I realize what I was looking at in my friend's garden was a wonderful microclimate that she used to great advantage. Her home is situated on the edge of a small deciduous tract of land in a housing development, with a thickly sloped gorge behind the house that probably hid a little stream. Flanking her home were beautiful, stately mature dogwoods and other deciduous trees that provided cooling shade during Virginia's hot summers for the lawn and home. Under their canopy, a small microclimate had developed, a cool moist region that beckoned ferns, hellebores and foxglove into its lush green embrace.

 

Microclimates are small pockets in your garden where the rules about the prevailing climate don't really apply.
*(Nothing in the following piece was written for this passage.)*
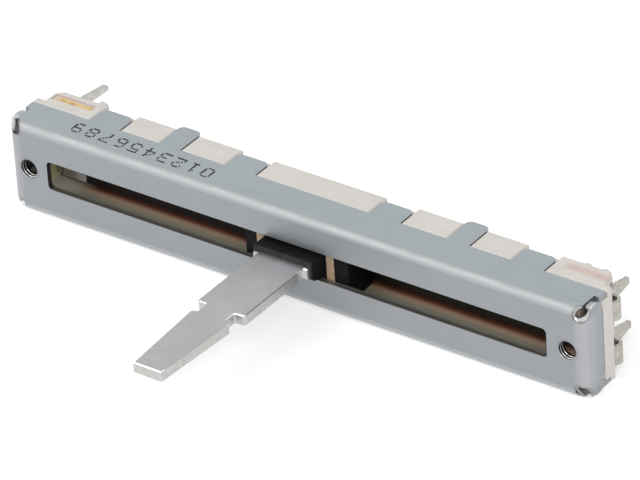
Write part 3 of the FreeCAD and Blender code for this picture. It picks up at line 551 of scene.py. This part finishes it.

In my friend's garden, the shade and moisture under the trees created a cool, shady microclimate perfect for her plants. In my dad's garden in New York state, cannas against a south-facing brick wall, and he never once dug and stored them indoors, as you're supposed to do, yet his cannas flourished year after year. Microclimate at work, you see. The sunlight heated the bricks of the house during the day, and the heat radiated off of the house and into the garden, keeping the soil just warm enough to prevent the cannas from being damaged by the cold.

 

You can't predict microclimates, but once you discover them, it's fun to explot them for all they're worth. Sudden spots of cool damp ground in my Virginia garden are rare, but I've found such a microclimate next to the stone foundation of my patio, and lily of the valley and impatiens grow at last in my garden. Impatiens may be a cliche, but I still love them, and being able to plant them at last gives me great joy.

 

You can find microclimates that are cooler or warmer in the garden, these little pockets of surprises that can shelter plants who normally can't withstand Virginia's hot, dry summers or suddenly cold, wet winters. Look for areas of your garden that just don't behave the way you'd expect them to. Places next to the house, under a tree or in a sudden dip in the ground are all prime places to investigate for microclimates.

 

I don't know if you can grow foxglove in your yard, but my friend certainly made the best of her microclimate. Lush Japanese painted ferns, nodding white hellebores and foxgloves hidden in the dark heart of the tree canopy shade beckoned us over from across the lawn. That's a little jewel of a garden, hidden away, using every resource possible to provide plants with what they need and create an imaginative landscape for people.